Wilkes-Barre Township is a township with home rule status in Luzerne County, Pennsylvania, United States. It is adjacent to the city of Wilkes-Barre. The population of the township was 2,967 at the 2010 census.[1]

Geography[edit]

Wilkes-Barre Township is located at 41°13′40″N 75°52′5″W / 41.22778°N 75.86806°W / 41.22778; -75.86806 (41.227931, -75.868282).[2]

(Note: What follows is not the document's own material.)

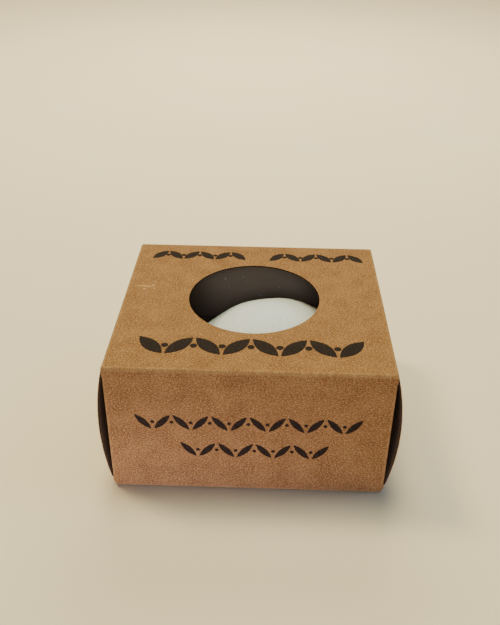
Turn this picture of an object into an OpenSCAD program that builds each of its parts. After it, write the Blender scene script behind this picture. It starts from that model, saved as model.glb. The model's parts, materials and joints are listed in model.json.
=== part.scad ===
// Konjac sponge in its folding window carton.
// The carton stands on the middle of its base at the origin: X runs along the front, Y to the back, Z up.
// It is one creased blank, so each panel between creases is a solid of its own. The ends open at their
// creases, and each crease that opens is a thin round bead on the hinge line.

/* [Sponge] */
// Diameter of the half-ball at its widest
sponge_dia = 66; // [50:0.5:90]
// Height from the flat underside to the crown
sponge_h = 33.7; // [24:0.1:50]
// Height of the rounded lower rim
sponge_rim_h = 4.5; // [2:0.5:8]
// How far the rounded rim draws the underside in
sponge_rim_in = 5; // [2:0.5:9]
// How far the crown leans to the right
crown_side = 3.9; // [-6:0.1:6]
// How far the crown leans to the back
crown_back = 2.5; // [-6:0.1:6]
// Fullness of the dome, where 2 is an ellipse
dome_power = 2.15; // [1.8:0.05:3]

/* [Room in the carton] */
// Free width beside the sponge, both sides together
width_room = 13; // [9:0.5:30]
// Free depth before and behind the sponge together
depth_room = 5.9; // [4:0.1:20]
// Free height over the crown
head_room = 6.6; // [4:0.1:20]
// How far the sponge lies to the right of the middle
sponge_side = 4; // [-4:0.1:4]
// How far the sponge lies behind the middle
sponge_back = 0.8; // [-1.5:0.1:1.2]

/* [Board] */
// Thickness of the board
board_t = 0.5; // [0.35:0.05:0.6]
// Outside radius of the folds along the front and back
fold_r = 0.9; // [0.7:0.05:1.2]

/* [Window] */
// Diameter of the round window
window_dia = 40.5; // [25:0.5:55]
// How far the window's centre lies behind the middle of the top
window_back = 2.3; // [0:0.1:5]
// How far the window's centre lies to the right of the middle
window_side = 0.3; // [-2:0.1:2]

/* [End closures] */
// How far the left closure bulges outward at its middle
left_bulge = 2.6; // [1.2:0.1:4]
// How far the right closure bulges outward at its middle
right_bulge = 2.9; // [1.2:0.1:4]
// Length of the tuck flaps, from crease to tip
tuck_len = 12; // [8:0.5:18]
// Radius of the tuck flaps' corners
tuck_corner_r = 6; // [2:0.5:8]
// How far each side of a tuck flap is cut back from its closure
tuck_shoulder = 1; // [0.4:0.1:3]
// Rise of the tuck flaps towards their tips, in degrees
tuck_tilt = 5; // [3:0.5:8]

/* [Dust flaps] */
// Length of the dust flaps, from crease to free edge
dust_len = 24; // [15:0.5:30]
// Fall of their top edges over each unit of length
dust_fall_share = 0.6; // [0.6:0.05:0.8]
// Rise of their bottom edges over each unit of length
dust_rise_share = 0.06; // [0:0.01:0.1]

/* [Glued seam] */
// Height of the glue flap
glue_flap_h = 14; // [8:0.5:18]
// How far the glue flap's ends stop short of the carton's ends
glue_flap_end = 2.5; // [1.5:0.1:6]
// Taper of the glue flap's ends, from its fold to its top edge
glue_flap_taper = 3.5; // [1:0.5:6]
// Thickness of the glue line
glue_t = 0.1; // [0.05:0.01:0.2]
// Margin of bare board around the glue line
glue_margin = 1.5; // [0.5:0.1:3]

/* [Clearances] */
// Gap between a crease bead and the panel that it turns against
hinge_gap = 0.1; // [0.06:0.02:0.2]
// Gap between a tuck flap's crease bead and its closure, which the flap folds in against
fold_gap = 0.26; // [0.22:0.02:0.4]
// Gap between a closure's side edges and the panels beside them
closure_gap = 0.15; // [0.1:0.05:0.4]
// Gap between a closure and the dust flaps behind it
dust_gap = 0.2; // [0.1:0.05:0.5]
// Gap between the base and the tuck flaps' creases
tuck_gap = 0.35; // [0.3:0.05:0.8]
// Gap between the sponge and the tuck flaps that it lies on
seat_gap = 0.3; // [0.2:0.05:0.6]

/* [Hidden] */

// Smoothness of the long shallow arcs, the round beads and folds, and the window
arc_fn = 720;
bead_fn = 48;
window_fn = 180;
// Sides of the sponge, and its rings on the dome and on the lower rim
sponge_sides = 48;
dome_rings = 16;
rim_rings = 4;
// Overrun of every cut past the faces it opens
over = board_t;

// From the outside of the back panel to the glue flap: the board and the glue line
seam_t = board_t + glue_t;

// Outside sizes of the carton, cut to the sponge and the room around it
carton_w = sponge_dia + width_room + 2 * board_t;
carton_d = sponge_dia + depth_room + 2 * board_t + seam_t;

// The hinge lines: each bead's centre lies in the middle of the board
bead_r = board_t / 2;
axis_x = carton_w / 2 - bead_r;
axis_y = carton_d / 2 - bead_r;
tuck_axis_z = board_t + tuck_gap + bead_r;

// The sponge lies on the raised tips of the tuck flaps
tuck_tip_top = tuck_axis_z + tuck_len * sin(tuck_tilt) + bead_r * cos(tuck_tilt);
sponge_z = tuck_tip_top + seat_gap;
carton_h = sponge_z + sponge_h + head_room + board_t;
top_axis_z = carton_h - bead_r;

// Where a panel stops beside a bead
hinge_x = axis_x - bead_r - hinge_gap;

// The closures: straight chord between their creases, and their width
closure_chord = top_axis_z - tuck_axis_z;
closure_mid_z = (top_axis_z + tuck_axis_z) / 2;
closure_w = carton_d - 2 * (board_t + closure_gap);

// Radius of a shallow arc over a chord, from its height
function arc_radius(chord, height) = (chord * chord / 4 + height * height) / (2 * height);

// Distance from a closure's crease at which it has bulged clear of a dust flap
function dust_relief(bulge) =
    let (r = arc_radius(closure_chord, bulge), clear = r - bulge + board_t + dust_gap)
    closure_chord / 2 - sqrt(r * r - clear * clear);

// Lower and upper ends of a dust flap's crease
function dust_low(bulge) = tuck_axis_z + dust_relief(bulge);
function dust_high(bulge) = top_axis_z - dust_relief(bulge);

board_colour = "#b2834e";
glue_colour = "#d9d2c0";
sponge_colour = "#d8d4c8";

// A fold between two panels: a quarter of a tube along X, with its outside towards -Y and -Z
module fold(length) {
    rotate([90, 0, 90])
        linear_extrude(height = length, center = true)
            intersection() {
                difference() {
                    circle(r = fold_r, $fn = bead_fn);
                    circle(r = fold_r - board_t, $fn = bead_fn);
                }
                translate([-fold_r, -fold_r])
                    square(fold_r);
            }
}

// The slot in a side panel that leaves room for a dust flap's crease, on one side
module dust_notch(bulge, side) {
    low = dust_low(bulge) - hinge_gap;
    high = dust_high(bulge) + hinge_gap;
    translate([side > 0 ? hinge_x : -hinge_x - board_t - over, -over, low])
        cube([board_t + over, board_t + 2 * over, high - low]);
}

module dust_notches() {
    dust_notch(left_bulge, -1);
    dust_notch(right_bulge, 1);
}

module window_panel() {
    color(board_colour)
    difference() {
        union() {
            translate([-carton_w / 2, -carton_d / 2 + fold_r, carton_h - board_t])
                cube([carton_w, carton_d - 2 * fold_r, board_t]);
            for (turn = [0, 180])
                rotate([0, 0, turn])
                    translate([0, -carton_d / 2 + fold_r, carton_h - fold_r])
                        rotate([-90, 0, 0])
                            fold(carton_w);
        }
        translate([window_side, window_back, carton_h - board_t - over])
            cylinder(h = board_t + 2 * over, d = window_dia, $fn = window_fn);
        for (turn = [0, 180])
            rotate([0, 0, turn])
                translate([hinge_x, -closure_w / 2 - hinge_gap, carton_h - fold_r - over])
                    cube([board_t + over, closure_w + 2 * hinge_gap, fold_r + 2 * over]);
    }
}

module front_panel() {
    color(board_colour)
    translate([0, -carton_d / 2, 0])
        difference() {
            translate([-carton_w / 2, 0, fold_r])
                cube([carton_w, board_t, carton_h - 2 * fold_r]);
            dust_notches();
        }
}

module back_panel() {
    color(board_colour)
    translate([0, carton_d / 2 - board_t, 0])
        difference() {
            translate([-carton_w / 2, 0, 0])
                cube([carton_w, board_t, carton_h - fold_r]);
            dust_notches();
        }
}

// The base, with the fold up to the front panel
module bottom_panel() {
    color(board_colour)
    union() {
        translate([-carton_w / 2, -carton_d / 2 + fold_r, 0])
            cube([carton_w, carton_d - 2 * fold_r - seam_t, board_t]);
        translate([0, -carton_d / 2 + fold_r, fold_r])
            fold(carton_w);
    }
}

// Outline of the glue flap above its fold, tapered at both ends and drawn in by a margin
module glue_outline(margin) {
    root = carton_w / 2 - glue_flap_end - margin;
    tip = root - glue_flap_taper;
    polygon([[-root, fold_r + margin], [root, fold_r + margin],
             [tip, glue_flap_h - margin], [-tip, glue_flap_h - margin]]);
}

module glue_flap() {
    color(board_colour)
    translate([0, carton_d / 2 - seam_t, 0])
        union() {
            rotate([90, 0, 0])
                linear_extrude(height = board_t)
                    glue_outline(0);
            translate([0, -fold_r, fold_r])
                rotate([90, 0, 0])
                    fold(carton_w - 2 * glue_flap_end);
        }
}

module glue_line() {
    color(glue_colour)
    translate([0, carton_d / 2 - board_t, 0])
        rotate([90, 0, 0])
            linear_extrude(height = glue_t)
                glue_outline(glue_margin);
}

// The right closure: an arched sheet that hangs from its round crease
module closure(bulge) {
    r = arc_radius(closure_chord, bulge);
    low = tuck_axis_z + bead_r + fold_gap;
    color(board_colour)
    rotate([90, 0, 0])
        linear_extrude(height = closure_w, center = true)
            union() {
                intersection() {
                    translate([axis_x + bulge - r, closure_mid_z])
                        difference() {
                            circle(r = r + bead_r, $fn = arc_fn);
                            circle(r = r - bead_r, $fn = arc_fn);
                        }
                    translate([axis_x - board_t, low])
                        square([bulge + 2 * board_t, top_axis_z - low]);
                }
                translate([axis_x, top_axis_z])
                    circle(r = bead_r, $fn = bead_fn);
            }
}

module left_closure() mirror([1, 0, 0]) closure(left_bulge);
module right_closure() closure(right_bulge);

// The right tuck flap: a sheet with rounded inner corners, rising inward from its round crease
module tuck_flap() {
    root_w = closure_w - 2 * tuck_shoulder;
    color(board_colour)
    translate([axis_x, 0, tuck_axis_z])
        rotate([0, tuck_tilt, 0])
            union() {
                linear_extrude(height = board_t, center = true)
                    union() {
                        translate([tuck_corner_r - tuck_len, -root_w / 2])
                            square([tuck_len - tuck_corner_r, root_w]);
                        translate([-tuck_len, tuck_corner_r - root_w / 2])
                            square([tuck_corner_r, root_w - 2 * tuck_corner_r]);
                        for (side = [-1, 1])
                            translate([tuck_corner_r - tuck_len, side * (root_w / 2 - tuck_corner_r)])
                                circle(r = tuck_corner_r, $fn = bead_fn);
                    }
                rotate([90, 0, 0])
                    cylinder(h = root_w, r = bead_r, center = true, $fn = bead_fn);
            }
}

module left_tuck_flap() mirror([1, 0, 0]) tuck_flap();
module right_tuck_flap() tuck_flap();

// The right front dust flap: a sheet narrowed towards its free edge, on an upright round crease
module dust_flap(bulge) {
    low = dust_low(bulge);
    high = dust_high(bulge);
    reach = dust_len + over;
    color(board_colour)
    translate([axis_x, -axis_y, 0])
        intersection() {
            translate([0, 0, low - over])
                linear_extrude(height = high - low + 2 * over)
                    union() {
                        circle(r = bead_r, $fn = bead_fn);
                        translate([-bead_r, 0])
                            square([board_t, dust_len]);
                    }
            rotate([90, 0, 90])
                linear_extrude(height = 2 * board_t, center = true)
                    polygon([[-board_t, low], [0, low], [reach, low + dust_rise_share * reach],
                             [reach, high - dust_fall_share * reach], [0, high], [-board_t, high]]);
        }
}

module left_front_dust_flap() mirror([1, 0, 0]) dust_flap(left_bulge);
module left_back_dust_flap() mirror([1, 0, 0]) mirror([0, 1, 0]) dust_flap(left_bulge);
module right_front_dust_flap() dust_flap(right_bulge);
module right_back_dust_flap() mirror([0, 1, 0]) dust_flap(right_bulge);

// Half-outline of the sponge, as [radius, height, share of the crown's lean], from underside to crown
sponge_r = sponge_dia / 2;
sponge_outline = concat(
    [for (i = [0 : rim_rings - 1])
        let (a = 90 * i / rim_rings)
        [sponge_r - sponge_rim_in * (1 - sin(a)), sponge_rim_h * (1 - cos(a)), 0]],
    [for (i = [0 : dome_rings - 1])
        let (a = 90 * i / dome_rings, rise_share = pow(sin(a), 2 / dome_power))
        [sponge_r * pow(cos(a), 2 / dome_power),
         sponge_rim_h + (sponge_h - sponge_rim_h) * rise_share, rise_share]]
);

module sponge() {
    rings = len(sponge_outline);
    base = rings * sponge_sides;
    points = concat(
        [for (p = sponge_outline, s = [0 : sponge_sides - 1])
            let (a = 360 * s / sponge_sides)
            [p[0] * cos(a) + crown_side * p[2], p[0] * sin(a) + crown_back * p[2], p[1]]],
        [[0, 0, 0], [crown_side, crown_back, sponge_h]]
    );
    sides = [
        for (k = [0 : rings - 2], s = [0 : sponge_sides - 1])
            let (n = (s + 1) % sponge_sides,
                 a = k * sponge_sides + s, b = k * sponge_sides + n,
                 c = a + sponge_sides, d = b + sponge_sides)
            each [[a, c, b], [b, c, d]]
    ];
    underside = [for (s = [0 : sponge_sides - 1]) [base, s, (s + 1) % sponge_sides]];
    crown = [
        for (s = [0 : sponge_sides - 1])
            let (last = (rings - 1) * sponge_sides)
            [base + 1, last + (s + 1) % sponge_sides, last + s]
    ];
    color(sponge_colour)
    translate([sponge_side, sponge_back, sponge_z])
        polyhedron(points = points, faces = concat(sides, underside, crown));
}

window_panel();
front_panel();
bottom_panel();
back_panel();
glue_flap();
glue_line();
left_closure();
right_closure();
left_tuck_flap();
right_tuck_flap();
left_front_dust_flap();
left_back_dust_flap();
right_front_dust_flap();
right_back_dust_flap();
sponge();
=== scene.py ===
"""A half-ball konjac sponge in its folding kraft carton with a round window.

The carton is one creased blank of board, kraft outside and black inside. Each piece here is that board as
it lies after folding: the wrap of four panels, two end closures, two tuck flaps and four dust flaps. A
flap's piece holds its crease too. Lengths are in metres.
"""

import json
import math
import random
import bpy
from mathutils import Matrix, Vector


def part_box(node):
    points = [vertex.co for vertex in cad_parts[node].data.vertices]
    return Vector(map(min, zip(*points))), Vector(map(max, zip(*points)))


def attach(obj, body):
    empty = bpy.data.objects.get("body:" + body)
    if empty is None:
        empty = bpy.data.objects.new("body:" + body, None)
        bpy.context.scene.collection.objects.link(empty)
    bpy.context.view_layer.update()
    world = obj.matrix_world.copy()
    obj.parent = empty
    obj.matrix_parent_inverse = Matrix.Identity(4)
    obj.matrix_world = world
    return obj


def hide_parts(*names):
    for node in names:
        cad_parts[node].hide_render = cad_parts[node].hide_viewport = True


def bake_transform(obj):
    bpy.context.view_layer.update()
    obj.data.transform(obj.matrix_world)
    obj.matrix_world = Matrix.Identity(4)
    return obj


bl_info = {
    "name": "Konjac Sponge in a Window Carton",
    "version": (1, 0, 0),
    "blender": (4, 5, 0),
    "location": "View3D > Sidebar > Konjac Sponge",
    "description": "Makes a half-ball konjac sponge in its folded kraft carton with a round window",
    "category": "Object",
}

import bpy
import numpy as np
from bpy.props import FloatProperty, FloatVectorProperty, IntProperty, PointerProperty
from mathutils import Matrix, Vector, noise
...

According to the United States Census Bureau, the township has a total area of 2.9 square miles (7.4 km2), all of it land. It is crossed from northeast to southwest by Interstate 81/Route 309 and Business Route 309 (Wilkes-Barre Township Boulevard). I-81 has two interchanges in the township: one at the southwest end with Route 309 and one in the central portion near the Mohegan Sun Arena at Casey Plaza. Other important roads are Kidder Street, Mundy Street, Highland Park Boulevard/Coal Street, Northampton Street, and Blackman Street. Its only village is Georgetown on Northampton Street.

Demographics[edit]

As of the census[3] of 2000, there were 3,235 people, 1,455 households, and 846 families residing in the township. The population density was 1,093.2 people per square mile (422.0/km²). There were 1,572 housing units at an average density of 531.2 per square mile (205.1/km²). The racial makeup of the township was 92.92% White, 2.35% African American, 0.22% Native American, 3.62% Asian, 0.09% from other races, and 0.80% from two or more races. 0.77% of the population were Hispanic or Latino of any race.

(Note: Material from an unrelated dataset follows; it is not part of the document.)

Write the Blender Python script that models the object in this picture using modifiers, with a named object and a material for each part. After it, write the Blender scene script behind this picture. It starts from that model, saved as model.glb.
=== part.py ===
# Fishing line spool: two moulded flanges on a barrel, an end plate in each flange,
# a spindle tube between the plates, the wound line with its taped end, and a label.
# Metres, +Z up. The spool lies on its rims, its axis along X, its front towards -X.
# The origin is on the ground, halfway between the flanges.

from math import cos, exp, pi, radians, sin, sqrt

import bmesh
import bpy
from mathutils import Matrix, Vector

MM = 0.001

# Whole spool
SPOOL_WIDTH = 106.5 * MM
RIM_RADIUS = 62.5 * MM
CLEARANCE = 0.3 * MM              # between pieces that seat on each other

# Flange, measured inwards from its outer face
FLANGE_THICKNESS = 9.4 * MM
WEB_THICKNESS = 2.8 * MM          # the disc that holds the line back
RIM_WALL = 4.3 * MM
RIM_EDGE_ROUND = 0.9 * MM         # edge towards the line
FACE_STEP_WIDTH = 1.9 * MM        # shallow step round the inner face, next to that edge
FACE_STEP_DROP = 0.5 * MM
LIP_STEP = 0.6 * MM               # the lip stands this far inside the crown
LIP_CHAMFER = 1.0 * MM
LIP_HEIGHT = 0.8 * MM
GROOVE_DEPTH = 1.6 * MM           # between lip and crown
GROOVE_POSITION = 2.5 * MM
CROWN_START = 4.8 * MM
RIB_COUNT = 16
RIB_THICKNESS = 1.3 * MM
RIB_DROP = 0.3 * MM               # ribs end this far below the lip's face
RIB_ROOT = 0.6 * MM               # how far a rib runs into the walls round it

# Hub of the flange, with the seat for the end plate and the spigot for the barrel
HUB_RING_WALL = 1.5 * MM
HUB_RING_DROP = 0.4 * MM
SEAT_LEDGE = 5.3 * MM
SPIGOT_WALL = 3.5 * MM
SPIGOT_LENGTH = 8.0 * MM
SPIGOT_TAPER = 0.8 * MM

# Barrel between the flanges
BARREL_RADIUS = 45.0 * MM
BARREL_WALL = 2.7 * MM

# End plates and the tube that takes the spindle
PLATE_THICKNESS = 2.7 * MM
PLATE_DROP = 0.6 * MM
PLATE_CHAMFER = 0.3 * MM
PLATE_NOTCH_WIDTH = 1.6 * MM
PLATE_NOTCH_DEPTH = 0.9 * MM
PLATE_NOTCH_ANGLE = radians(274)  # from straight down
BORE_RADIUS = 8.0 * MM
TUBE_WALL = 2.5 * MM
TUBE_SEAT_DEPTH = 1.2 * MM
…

There were 1,455 households out of which 22.3% had children under the age of 18 living with them, 42.4% were married couples living together, 11.4% had a female householder with no husband present, and 41.8% were non-families. 37.2% of all households were made up of individuals and 17.1% had someone living alone who was 65 years of age or older. The average household size was 2.16 and the average family size was 2.86.

In the township the population was spread out with 17.9% under the age of 18, 6.4% from 18 to 24, 30.8% from 25 to 44, 22.1% from 45 to 64, and 22.8% who were 65 years of age or older. The median age was 42 years. For every 100 females there were 92.4 males. For every 100 females age 18 and over, there were 87.6 males.

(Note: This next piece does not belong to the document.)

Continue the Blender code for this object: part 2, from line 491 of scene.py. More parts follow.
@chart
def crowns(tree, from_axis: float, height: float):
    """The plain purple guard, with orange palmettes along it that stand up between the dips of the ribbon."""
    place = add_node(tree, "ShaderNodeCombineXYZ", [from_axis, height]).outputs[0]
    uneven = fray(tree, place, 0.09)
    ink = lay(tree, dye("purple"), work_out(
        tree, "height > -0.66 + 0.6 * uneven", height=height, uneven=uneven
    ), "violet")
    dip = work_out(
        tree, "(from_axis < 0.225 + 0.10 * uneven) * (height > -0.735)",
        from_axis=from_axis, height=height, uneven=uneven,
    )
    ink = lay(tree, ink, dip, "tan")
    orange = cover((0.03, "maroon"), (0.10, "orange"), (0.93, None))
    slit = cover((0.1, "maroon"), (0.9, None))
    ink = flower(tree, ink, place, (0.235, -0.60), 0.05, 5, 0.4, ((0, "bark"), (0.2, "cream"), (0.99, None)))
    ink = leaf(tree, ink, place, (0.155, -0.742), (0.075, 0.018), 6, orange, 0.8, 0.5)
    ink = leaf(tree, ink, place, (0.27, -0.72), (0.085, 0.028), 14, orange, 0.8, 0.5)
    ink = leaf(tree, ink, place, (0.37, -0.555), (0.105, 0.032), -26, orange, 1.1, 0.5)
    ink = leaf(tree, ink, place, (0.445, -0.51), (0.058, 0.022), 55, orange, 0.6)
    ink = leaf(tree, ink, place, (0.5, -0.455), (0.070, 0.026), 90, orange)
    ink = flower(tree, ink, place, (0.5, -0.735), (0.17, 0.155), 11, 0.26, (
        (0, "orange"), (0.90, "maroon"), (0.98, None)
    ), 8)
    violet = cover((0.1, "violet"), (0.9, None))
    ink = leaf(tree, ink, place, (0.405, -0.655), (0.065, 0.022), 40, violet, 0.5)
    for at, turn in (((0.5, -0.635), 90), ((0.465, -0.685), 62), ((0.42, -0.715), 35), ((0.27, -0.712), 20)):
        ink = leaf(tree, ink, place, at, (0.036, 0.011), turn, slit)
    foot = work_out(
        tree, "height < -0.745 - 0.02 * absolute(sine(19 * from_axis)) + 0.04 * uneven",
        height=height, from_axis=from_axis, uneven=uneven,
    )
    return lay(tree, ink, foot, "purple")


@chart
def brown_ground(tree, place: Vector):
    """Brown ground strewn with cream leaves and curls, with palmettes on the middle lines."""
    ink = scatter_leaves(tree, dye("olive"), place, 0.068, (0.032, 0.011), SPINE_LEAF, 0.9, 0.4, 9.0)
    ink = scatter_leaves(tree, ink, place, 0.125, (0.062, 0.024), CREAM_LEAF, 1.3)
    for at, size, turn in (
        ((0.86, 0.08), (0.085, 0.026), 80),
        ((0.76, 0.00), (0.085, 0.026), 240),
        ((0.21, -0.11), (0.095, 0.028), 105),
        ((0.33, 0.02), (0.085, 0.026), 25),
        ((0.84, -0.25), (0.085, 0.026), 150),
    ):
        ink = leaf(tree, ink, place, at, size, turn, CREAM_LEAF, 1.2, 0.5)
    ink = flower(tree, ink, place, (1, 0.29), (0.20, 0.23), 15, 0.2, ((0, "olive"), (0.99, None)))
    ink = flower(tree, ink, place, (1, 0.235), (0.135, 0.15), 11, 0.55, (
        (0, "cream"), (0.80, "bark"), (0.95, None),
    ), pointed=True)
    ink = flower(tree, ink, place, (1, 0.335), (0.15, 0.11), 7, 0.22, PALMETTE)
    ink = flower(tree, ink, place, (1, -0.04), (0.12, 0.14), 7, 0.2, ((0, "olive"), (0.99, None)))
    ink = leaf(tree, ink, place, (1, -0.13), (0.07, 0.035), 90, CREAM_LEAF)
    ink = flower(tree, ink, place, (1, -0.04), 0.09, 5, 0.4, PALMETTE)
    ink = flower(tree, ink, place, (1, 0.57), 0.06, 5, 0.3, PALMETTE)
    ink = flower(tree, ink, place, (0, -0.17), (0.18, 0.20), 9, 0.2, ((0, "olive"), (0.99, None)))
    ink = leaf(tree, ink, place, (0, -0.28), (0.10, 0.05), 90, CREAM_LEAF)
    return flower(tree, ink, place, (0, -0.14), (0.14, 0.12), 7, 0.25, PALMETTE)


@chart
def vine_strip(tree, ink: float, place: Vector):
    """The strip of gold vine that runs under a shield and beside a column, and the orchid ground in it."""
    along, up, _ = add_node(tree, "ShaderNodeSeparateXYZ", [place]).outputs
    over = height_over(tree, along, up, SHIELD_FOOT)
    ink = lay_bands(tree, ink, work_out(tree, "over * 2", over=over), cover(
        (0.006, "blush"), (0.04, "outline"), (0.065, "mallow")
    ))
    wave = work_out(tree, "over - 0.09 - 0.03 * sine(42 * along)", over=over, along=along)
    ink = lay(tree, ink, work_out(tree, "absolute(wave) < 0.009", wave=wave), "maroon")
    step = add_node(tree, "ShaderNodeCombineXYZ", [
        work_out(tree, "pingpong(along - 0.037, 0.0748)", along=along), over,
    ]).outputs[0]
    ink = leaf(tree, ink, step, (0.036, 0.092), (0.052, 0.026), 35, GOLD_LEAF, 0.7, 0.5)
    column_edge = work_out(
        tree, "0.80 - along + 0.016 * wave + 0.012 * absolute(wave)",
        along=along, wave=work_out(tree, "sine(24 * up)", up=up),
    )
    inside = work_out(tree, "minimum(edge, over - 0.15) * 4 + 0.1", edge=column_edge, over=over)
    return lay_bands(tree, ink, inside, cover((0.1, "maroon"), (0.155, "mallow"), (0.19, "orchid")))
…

The median income for a household in the township was $30,603, and the median income for a family was $37,188. Males had a median income of $30,806 versus $27,426 for females. The per capita income for the township was $20,055. About 7.2% of families and 9.5% of the population were below the poverty line, including 6.2% of those under age 18 and 13.1% of those age 65 or over.

City vs. township[edit]

The township of Wilkes-Barre occupies a 1-by-3-mile (1.6 by 4.8 km) strip of land adjacent to the southeast border of the city of Wilkes-Barre. The township has recently become a well-known commercial destination in northeastern Pennsylvania, adding the Wachovia Arena (now the Mohegan Sun Arena at Casey Plaza) and several major shopping hubs, including the Arena Hub Plaza, Wilkes-Barre Township Commons, Highland Park Boulevard Plaza, and the Wyoming Valley Mall. A majority of these shopping areas were developed in the early 2000s, although the Wyoming Valley Mall was constructed in the 1970s following the aftermath of Hurricane Agnes.

Officials of the city of Wilkes Barre have claimed that the commercial development in the township has stolen thousands of jobs from the city.[citation needed] In December 2005, the township complained that the city stole about 400 jobs from them in creating a new state office in the downtown area of the city. This bickering has led some to believe (or at least hope for) a possible annex of the township to the city, which would at least benefit the latter. However, a majority of locations in the township are addressed as Wilkes-Barre, not Wilkes-Barre Township. Recently, it was announced that the Wyoming Valley Mall will face major renovation and remodeling.[4]